Accelerated Nonmuscle Contraction after Subarachnoid Hemorrhage

Abstract

Cell culture lines from human cerebral arteries showing vasospasm after subarachnoid hemorrhage were established from three autopsy cases. Each culture line showed the ultrastructural characteristics of myofibroblasts. Decreased α-actin antigenicity, demonstrated using the anti-smooth muscle cell α-actin antibody, was observed in cultured cells possessing abundant F-actin. When incorporated into the three-dimensional collagen matrix in vitro, the cultured cells compacted the collagen lattice at a rate equivalent to that of human dermal fibroblasts. Lattice compaction was significantly accelerated by cerebrospinal fluid taken from patients with symptomatic vasospasm. Compaction was completely inhibited by the addition of 10−6 mol/L verapamil or 100 U/mL heparin. Neither nimodipine (10−5 mol/L) nor nicardipine (10−5 mol/L) inhibited compaction, and endothelin (10−6 mol/L) and potassium chloride (40 mmol/L) had no effect.
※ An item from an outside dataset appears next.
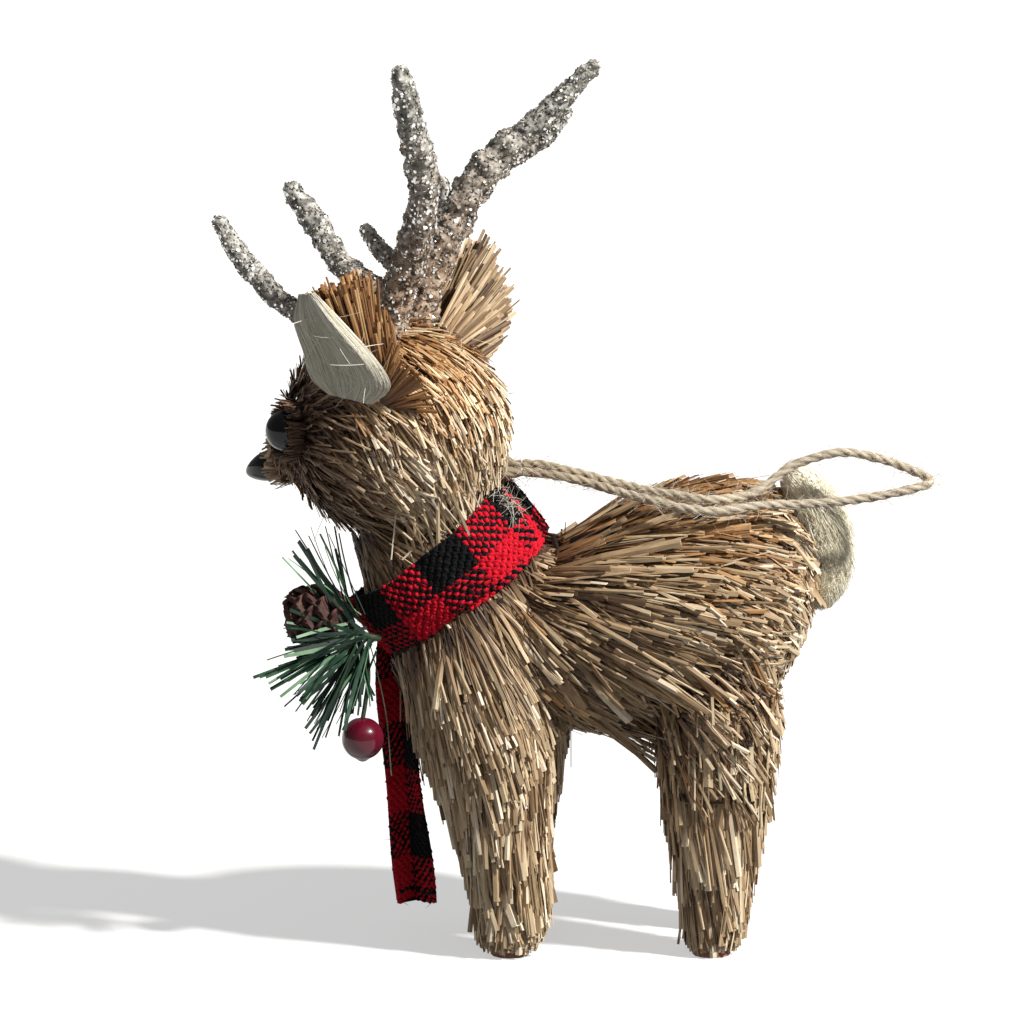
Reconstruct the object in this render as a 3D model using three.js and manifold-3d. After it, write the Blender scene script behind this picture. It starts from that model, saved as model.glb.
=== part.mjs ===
// A straw reindeer ornament: foam and dowel cores inside coats of glued straw, with glittered antlers,
// bead eyes, a plaid scarf, a small pine sprig and a twine loop to hang it by.
// Lengths are millimetres. The nose points to -X, the left side to -Y, and the feet stand on Z = 0.
import * as THREE from 'three';
import { mergeVertices } from 'three/addons/utils/BufferGeometryUtils.js';
import Module from 'manifold-3d';

const wasm = await Module();
wasm.setup();

// ---- Driving dimensions ----

const gap = 0.3; // clearance between neighbouring pieces
const sides = { left: -1, right: 1 };

// Trunk: [x, centre height, half height, half width]
const trunkStations = [
  [-16, 60, 3, 3], [-14, 60, 8, 9], [-8, 60, 14, 15], [2, 60, 18.5, 19], [14, 63, 22.5, 21.5],
  [26, 65, 25, 22], [38, 66.8, 24.2, 21.5], [47, 69.5, 19, 18], [52.5, 72, 11.5, 12], [55.5, 73, 4, 4],
];
const trunkCore = { middle: 20, length: 0.75, girth: 0.6 }; // foam core as shares of the straw trunk

// Legs: [height, x, distance from the middle plane, half length, half width]
const legs = {
  front: {
    coat: [[0.6, -4.1, 11.5, 7.6, 7.2], [20, -4.5, 11.5, 9.6, 8.6], [38, -6.5, 11.2, 11, 9], [50, -4, 10, 9, 7.5]],
    core: [[0, -4.1, 11.5, 3.6, 3.6], [60, 2, 6.5, 4.2, 4.2]],
  },
  back: {
    coat: [
      [0.6, 34.3, 11.2, 6.3, 6.2], [20, 34.9, 11.2, 9.4, 8.2], [39, 34.8, 11.2, 12, 9.6],
      [50, 35.6, 11.5, 12.2, 10], [60, 35, 10, 8, 7],
    ],
    core: [[0, 34.3, 11.2, 3.6, 3.6], [60, 33, 7, 4.2, 4.2]],
  },
};

// Chest bib: [height, x, 0, half length, half width]
const chestStations = [
  [37.5, -7.5, 0, 14.5, 21.5], [42, -7.7, 0, 15.8, 22], [50, -9.4, 0, 17.8, 21], [58, -11, 0, 19.5, 19],
  [66, -10.5, 0, 19, 17.5], [78, -8, 0, 17, 15],
];

// Neck: its middle, its lean towards the nose, and its straw and dowel
const neck = { x: -15.5, z: 73, lean: THREE.MathUtils.degToRad(38), radius: 17.9, flatten: 0.84 };
const neckStraw = { below: 9, above: 9 };
const neckDowel = { below: 17, above: 22, radius: 3.5 };
const band = { inner: 18.3, outer: 19.6, width: 12 };

// Head: pieces on it are given as [forward, left, up] from its centre
const head = { x: -26, y: 0, z: 100, yaw: THREE.MathUtils.degToRad(32) };
const skull = { radii: [23, 21.5, 21.5], core: 12.5 };
const muzzle = { centre: [16, 0, -5], radii: [13, 10.5, 10] };
const eye = { forward: 13.6, out: 16.5, up: 0.6, radius: 4, shank: 0.7, shankLength: 3.8 };
const nose = { base: [27.9, 0, -10], radius: 3.1, length: 6.2, droop: 0.35, peg: 1.0, pegLength: 4 };

const antlers = {
  left: {
    beam: { points: [[-2.1, 3.6, 12], [-2.6, 4.2, 24.5], [-8.7, 6.4, 37], [-13, 9.5, 48.3], [-14.1, 16, 61],
      [-15.6, 22.1, 72.5]], radii: [3.2, 3.4, 3.1, 2.9, 2.6, 1.7] },
    tine: { points: [[-1.8, 4.8, 21.5], [7.4, 7, 21.5], [16.6, 9.2, 22.5], [25.9, 11.4, 30.5], [32, 12.9, 39.5]],
      radii: [2.2, 2.1, 2, 1.9, 1.3] },
    nub: { points: [[-5.5, 5.3, 31], [-1.5, 7, 35], [1.5, 8.6, 40]], radii: [2, 1.6, 1] },
  },
  right: {
    beam: { points: [[-2.1, -6, 12], [-2.4, -6.4, 24.5], [-7, -12, 40.5], [-12, -18, 50.5], [-18, -22.5, 57],
      [-27.5, -29, 68.6]], radii: [3.2, 3.4, 3.2, 3.1, 2.6, 1.1] },
    tine: { points: [[-0.7, -6.4, 22], [9.8, -8.1, 24.5], [18, -10, 28], [26.3, -11.9, 36], [32.6, -12.6, 42.5]],
      radii: [2.4, 2.4, 2.3, 2.1, 1.4] },
    nub: { points: [[-4.5, -9.5, 33], [-4.6, -10.6, 39], [-4.2, -10.8, 47]], radii: [2, 1.7, 1.1] },
  },
};

const ears = {
  left: { root: [-1.2, 17, 8.7], tip: [-1.7, 27.2, 31], facing: [0.15, 0.8, -0.4], halfWidths: [6, 7] },
  right: { root: [-1.5, -12.5, 15], tip: [-2.3, -31, 26.5], facing: [0.98, -0.18, -0.1], halfWidths: [3.4, 8.2] },
};
const earShape = { cup: 0.8, strawThickness: 2.2, liningGap: 0.5, liningThickness: 1.2 };

const tailPuff = [[65.5, 54, 0, 2.5, 3], [70, 55.5, 0, 5, 5.5], [79, 55.6, 0, 5.6, 6.5], [87, 53, 0, 5.8, 6],
  [91.5, 50.8, 0, 4, 4.5], [93.5, 50, 0, 1.5, 2]];

// Hanging end of the scarf: its route down from the band, its section, and the furrow it hangs in
const scarfEnd = { points: [[-24.9, 0.8, 52.5], [-25.3, 0.8, 46], [-24.4, 0.9, 36], [-23.4, 1, 24], [-22.5, 1, 14],
  [-21.8, 1, 7.6]], width: 6.6, thickness: 2.2 };
const furrow = { x: [-60, -22.6], y: [-3, 4.6], z: [30, 57] };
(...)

The morphological change of cells in the collagen lattice suggests that both verapamil and heparin affect cellular motility, filopodial protrusion, and cell attachment. These data suggest that myofibroblasts in human cerebral arteries differ from medial smooth muscle cells and can generate a force rearranging the proliferated collagen matrix present after subarachnoid hemorrhage. This reorganization can contribute to, or be responsible for, sustained vasoconstriction. Consequently, current treatment for vasospasm may need to be reevaluated to include the nonmuscle components in the vessel wall.